▶ [Goal of the exercise] Take every line from the listing below that contains "finishes".

▶ [Supplied data]
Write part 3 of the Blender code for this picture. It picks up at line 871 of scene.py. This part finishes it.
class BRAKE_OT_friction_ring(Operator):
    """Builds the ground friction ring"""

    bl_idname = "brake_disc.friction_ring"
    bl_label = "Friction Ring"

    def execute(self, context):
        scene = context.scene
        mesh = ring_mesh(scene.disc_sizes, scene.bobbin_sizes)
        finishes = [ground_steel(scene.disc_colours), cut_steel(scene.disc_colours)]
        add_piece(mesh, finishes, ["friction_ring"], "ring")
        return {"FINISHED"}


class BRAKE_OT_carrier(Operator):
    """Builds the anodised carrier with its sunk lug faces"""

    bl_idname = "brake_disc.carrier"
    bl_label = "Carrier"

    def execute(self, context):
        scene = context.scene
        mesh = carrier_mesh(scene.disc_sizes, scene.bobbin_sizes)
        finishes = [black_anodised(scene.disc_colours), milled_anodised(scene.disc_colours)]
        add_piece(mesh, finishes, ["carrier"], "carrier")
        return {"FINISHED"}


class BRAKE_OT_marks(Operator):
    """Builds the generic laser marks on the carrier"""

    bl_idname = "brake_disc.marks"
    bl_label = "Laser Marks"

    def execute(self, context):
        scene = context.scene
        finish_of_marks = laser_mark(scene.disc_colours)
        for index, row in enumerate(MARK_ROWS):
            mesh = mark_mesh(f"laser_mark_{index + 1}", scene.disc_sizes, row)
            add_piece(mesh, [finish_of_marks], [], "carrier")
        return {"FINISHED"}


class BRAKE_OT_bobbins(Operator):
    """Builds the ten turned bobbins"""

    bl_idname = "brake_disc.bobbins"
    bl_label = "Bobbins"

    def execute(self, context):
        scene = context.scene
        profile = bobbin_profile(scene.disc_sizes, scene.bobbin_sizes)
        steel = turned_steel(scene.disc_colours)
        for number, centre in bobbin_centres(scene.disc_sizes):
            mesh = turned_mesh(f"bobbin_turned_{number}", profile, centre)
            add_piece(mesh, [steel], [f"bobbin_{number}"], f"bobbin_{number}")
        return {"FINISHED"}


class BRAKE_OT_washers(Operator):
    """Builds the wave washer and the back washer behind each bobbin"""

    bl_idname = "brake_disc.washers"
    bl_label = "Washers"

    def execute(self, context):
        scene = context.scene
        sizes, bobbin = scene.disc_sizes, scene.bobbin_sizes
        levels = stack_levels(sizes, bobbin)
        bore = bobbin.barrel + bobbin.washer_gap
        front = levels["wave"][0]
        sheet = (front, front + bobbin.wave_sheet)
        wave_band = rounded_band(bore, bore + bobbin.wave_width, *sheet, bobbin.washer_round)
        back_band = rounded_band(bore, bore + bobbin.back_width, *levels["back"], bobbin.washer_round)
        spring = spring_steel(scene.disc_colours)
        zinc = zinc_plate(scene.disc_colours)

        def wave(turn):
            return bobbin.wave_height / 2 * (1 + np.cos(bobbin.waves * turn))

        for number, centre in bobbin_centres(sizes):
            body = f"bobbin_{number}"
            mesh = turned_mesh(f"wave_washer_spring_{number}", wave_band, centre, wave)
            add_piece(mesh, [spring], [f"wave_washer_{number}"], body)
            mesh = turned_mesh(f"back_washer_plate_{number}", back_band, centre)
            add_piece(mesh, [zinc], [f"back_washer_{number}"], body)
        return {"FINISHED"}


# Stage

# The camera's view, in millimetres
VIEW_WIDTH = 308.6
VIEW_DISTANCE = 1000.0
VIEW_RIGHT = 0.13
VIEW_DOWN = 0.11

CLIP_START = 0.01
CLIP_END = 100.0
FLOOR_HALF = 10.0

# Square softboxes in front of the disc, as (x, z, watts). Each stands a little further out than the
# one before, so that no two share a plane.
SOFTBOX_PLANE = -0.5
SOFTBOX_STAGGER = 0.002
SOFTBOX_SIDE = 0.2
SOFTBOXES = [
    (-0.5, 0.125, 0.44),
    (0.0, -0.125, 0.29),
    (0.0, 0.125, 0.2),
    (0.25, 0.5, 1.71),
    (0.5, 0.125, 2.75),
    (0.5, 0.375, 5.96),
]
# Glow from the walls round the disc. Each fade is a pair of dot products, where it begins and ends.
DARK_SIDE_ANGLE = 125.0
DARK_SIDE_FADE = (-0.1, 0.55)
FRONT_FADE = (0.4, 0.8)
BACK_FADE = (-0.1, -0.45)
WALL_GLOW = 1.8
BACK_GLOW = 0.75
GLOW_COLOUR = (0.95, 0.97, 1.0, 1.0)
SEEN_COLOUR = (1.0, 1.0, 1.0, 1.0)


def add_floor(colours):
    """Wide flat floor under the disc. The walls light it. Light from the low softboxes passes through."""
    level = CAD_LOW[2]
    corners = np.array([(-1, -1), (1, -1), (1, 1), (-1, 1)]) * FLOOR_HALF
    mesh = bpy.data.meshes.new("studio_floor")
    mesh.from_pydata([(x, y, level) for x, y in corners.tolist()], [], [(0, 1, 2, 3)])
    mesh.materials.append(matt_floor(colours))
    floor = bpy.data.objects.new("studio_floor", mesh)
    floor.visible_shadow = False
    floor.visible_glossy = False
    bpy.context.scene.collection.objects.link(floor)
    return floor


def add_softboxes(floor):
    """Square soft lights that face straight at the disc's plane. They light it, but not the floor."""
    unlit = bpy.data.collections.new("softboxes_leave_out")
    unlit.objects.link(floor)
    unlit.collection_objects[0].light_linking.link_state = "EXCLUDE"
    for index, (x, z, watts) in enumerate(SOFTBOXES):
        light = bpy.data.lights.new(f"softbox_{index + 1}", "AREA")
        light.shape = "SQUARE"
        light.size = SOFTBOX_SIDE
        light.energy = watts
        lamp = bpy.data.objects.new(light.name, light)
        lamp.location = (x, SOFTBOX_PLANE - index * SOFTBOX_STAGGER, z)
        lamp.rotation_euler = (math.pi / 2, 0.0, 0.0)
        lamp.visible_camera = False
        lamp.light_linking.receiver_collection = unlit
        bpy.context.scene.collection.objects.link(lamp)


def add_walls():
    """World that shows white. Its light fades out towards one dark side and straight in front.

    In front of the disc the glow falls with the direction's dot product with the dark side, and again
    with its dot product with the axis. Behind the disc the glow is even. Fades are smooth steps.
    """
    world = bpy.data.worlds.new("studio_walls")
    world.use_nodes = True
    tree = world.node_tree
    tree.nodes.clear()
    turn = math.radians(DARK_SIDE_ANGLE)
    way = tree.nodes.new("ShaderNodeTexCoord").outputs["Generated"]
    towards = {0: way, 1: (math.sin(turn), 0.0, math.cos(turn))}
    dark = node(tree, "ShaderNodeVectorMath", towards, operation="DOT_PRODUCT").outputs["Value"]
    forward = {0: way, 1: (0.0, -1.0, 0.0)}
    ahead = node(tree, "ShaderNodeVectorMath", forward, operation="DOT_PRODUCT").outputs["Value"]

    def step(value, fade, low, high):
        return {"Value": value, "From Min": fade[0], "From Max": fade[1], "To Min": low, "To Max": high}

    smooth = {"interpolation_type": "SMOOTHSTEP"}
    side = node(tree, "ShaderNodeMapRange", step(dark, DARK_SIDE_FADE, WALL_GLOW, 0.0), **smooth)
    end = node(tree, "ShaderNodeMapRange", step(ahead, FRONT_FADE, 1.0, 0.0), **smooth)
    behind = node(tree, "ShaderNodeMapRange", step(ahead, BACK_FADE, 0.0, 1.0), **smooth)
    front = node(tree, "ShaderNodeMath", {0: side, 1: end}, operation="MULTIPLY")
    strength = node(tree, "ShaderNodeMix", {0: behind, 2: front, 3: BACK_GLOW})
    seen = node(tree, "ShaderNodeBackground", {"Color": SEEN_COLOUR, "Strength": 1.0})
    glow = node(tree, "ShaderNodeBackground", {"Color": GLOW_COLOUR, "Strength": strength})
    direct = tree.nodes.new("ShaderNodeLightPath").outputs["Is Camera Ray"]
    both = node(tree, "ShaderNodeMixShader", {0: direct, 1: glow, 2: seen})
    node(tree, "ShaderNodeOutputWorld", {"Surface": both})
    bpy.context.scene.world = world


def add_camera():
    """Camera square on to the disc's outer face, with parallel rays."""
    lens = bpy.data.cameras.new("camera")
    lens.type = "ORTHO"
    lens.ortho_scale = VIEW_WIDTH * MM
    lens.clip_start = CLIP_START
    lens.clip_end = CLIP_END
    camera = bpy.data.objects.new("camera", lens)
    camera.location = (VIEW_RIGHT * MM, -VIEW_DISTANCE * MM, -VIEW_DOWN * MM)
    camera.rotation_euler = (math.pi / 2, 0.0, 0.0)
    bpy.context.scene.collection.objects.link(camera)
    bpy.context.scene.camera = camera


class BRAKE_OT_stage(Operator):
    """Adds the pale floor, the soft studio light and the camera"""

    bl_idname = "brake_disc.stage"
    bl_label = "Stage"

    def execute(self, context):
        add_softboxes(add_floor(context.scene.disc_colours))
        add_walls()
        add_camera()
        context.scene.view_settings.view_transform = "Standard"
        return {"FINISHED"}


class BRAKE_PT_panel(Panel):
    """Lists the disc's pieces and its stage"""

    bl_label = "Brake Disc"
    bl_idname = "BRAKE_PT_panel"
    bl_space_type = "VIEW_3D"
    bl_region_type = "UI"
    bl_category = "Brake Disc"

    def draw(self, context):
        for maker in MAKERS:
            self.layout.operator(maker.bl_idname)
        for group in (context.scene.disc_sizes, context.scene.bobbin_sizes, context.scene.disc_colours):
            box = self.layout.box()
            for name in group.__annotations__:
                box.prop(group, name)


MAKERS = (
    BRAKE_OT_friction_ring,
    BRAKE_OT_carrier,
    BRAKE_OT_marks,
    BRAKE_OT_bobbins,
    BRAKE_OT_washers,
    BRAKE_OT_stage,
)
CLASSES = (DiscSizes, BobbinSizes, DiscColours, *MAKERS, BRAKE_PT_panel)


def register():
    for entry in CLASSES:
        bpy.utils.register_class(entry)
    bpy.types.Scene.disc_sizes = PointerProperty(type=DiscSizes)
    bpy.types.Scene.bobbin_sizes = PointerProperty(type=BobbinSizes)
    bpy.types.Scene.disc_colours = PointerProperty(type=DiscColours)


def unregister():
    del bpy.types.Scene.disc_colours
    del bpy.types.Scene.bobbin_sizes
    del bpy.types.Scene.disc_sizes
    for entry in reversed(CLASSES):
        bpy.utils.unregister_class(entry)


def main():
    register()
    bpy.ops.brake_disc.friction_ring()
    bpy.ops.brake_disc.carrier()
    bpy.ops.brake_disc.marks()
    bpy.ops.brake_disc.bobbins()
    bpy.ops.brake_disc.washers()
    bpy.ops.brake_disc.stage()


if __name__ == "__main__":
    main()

▶ [Response]
Write part 3 of the Blender code for this picture. It picks up at line 871 of scene.py. This part finishes it.
        finishes = [ground_steel(scene.disc_colours), cut_steel(scene.disc_colours)]
        add_piece(mesh, finishes, ["friction_ring"], "ring")
        finishes = [black_anodised(scene.disc_colours), milled_anodised(scene.disc_colours)]
        add_piece(mesh, finishes, ["carrier"], "carrier")